* [What the task asks]
Find the word "materials" in the listing; pull out each line holding it.

* [Recorded data]
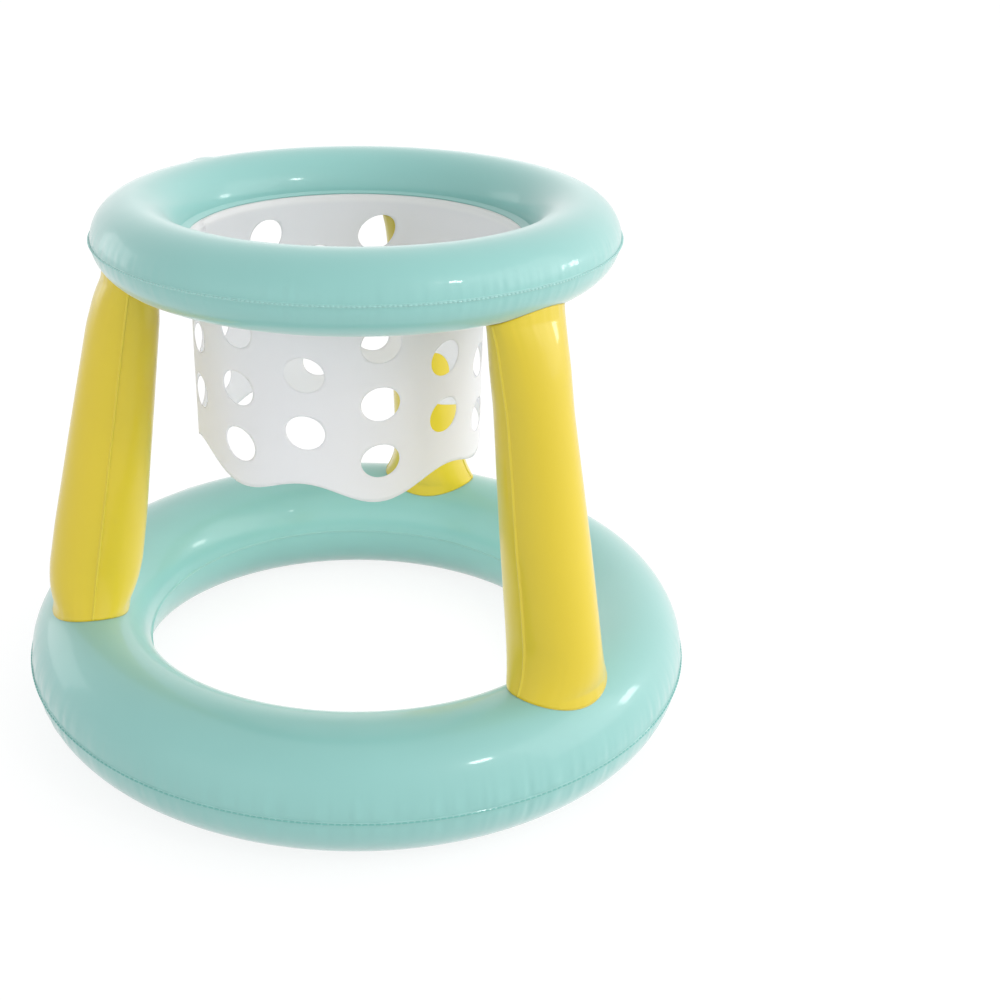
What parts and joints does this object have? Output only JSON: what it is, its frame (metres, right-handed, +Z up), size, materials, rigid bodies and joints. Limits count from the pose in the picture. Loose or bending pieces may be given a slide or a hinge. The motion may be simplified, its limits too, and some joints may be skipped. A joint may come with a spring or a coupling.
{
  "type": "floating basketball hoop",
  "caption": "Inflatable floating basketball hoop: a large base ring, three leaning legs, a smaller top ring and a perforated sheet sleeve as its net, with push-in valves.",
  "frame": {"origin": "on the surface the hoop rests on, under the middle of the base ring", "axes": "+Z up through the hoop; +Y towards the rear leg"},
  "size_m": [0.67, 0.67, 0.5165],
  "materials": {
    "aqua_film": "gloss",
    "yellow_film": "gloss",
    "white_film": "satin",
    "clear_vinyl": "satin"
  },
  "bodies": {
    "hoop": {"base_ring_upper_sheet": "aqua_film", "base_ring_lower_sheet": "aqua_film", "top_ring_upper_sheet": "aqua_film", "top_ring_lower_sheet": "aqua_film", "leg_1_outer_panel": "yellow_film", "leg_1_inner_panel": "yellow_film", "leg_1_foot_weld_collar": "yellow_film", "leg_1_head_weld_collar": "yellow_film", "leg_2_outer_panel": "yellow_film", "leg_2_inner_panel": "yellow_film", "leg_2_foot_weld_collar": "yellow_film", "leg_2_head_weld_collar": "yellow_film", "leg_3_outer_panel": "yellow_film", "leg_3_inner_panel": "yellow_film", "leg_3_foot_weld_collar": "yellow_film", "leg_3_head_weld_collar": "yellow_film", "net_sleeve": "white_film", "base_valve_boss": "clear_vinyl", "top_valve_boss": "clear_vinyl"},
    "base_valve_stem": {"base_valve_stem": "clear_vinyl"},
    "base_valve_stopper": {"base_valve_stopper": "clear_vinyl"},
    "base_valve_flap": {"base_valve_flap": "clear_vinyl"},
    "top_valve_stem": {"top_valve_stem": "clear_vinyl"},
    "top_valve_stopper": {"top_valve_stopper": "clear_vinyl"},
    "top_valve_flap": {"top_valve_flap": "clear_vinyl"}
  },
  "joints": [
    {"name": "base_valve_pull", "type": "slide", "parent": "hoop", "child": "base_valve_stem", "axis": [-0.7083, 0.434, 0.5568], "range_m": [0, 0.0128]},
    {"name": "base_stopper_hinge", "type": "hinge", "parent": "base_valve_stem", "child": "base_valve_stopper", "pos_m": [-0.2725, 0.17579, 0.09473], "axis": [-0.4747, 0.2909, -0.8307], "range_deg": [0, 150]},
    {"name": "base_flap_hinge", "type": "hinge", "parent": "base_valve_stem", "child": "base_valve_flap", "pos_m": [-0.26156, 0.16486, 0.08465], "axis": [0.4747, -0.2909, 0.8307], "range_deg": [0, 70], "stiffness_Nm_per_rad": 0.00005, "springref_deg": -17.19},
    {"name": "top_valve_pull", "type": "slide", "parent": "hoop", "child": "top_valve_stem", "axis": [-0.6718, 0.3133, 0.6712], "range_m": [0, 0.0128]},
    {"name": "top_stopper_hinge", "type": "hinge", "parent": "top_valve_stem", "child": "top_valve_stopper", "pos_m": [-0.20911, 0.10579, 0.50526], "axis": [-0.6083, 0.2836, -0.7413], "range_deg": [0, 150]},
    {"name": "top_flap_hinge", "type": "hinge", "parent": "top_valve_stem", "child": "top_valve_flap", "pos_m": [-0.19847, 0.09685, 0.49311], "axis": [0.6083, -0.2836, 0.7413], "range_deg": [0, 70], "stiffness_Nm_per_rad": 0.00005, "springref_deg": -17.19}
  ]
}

* [Worked solution]
What parts and joints does this object have? Output only JSON: what it is, its frame (metres, right-handed, +Z up), size, materials, rigid bodies and joints. Limits count from the pose in the picture. Loose or bending pieces may be given a slide or a hinge. The motion may be simplified, its limits too, and some joints may be skipped. A joint may come with a spring or a coupling.
  "materials": {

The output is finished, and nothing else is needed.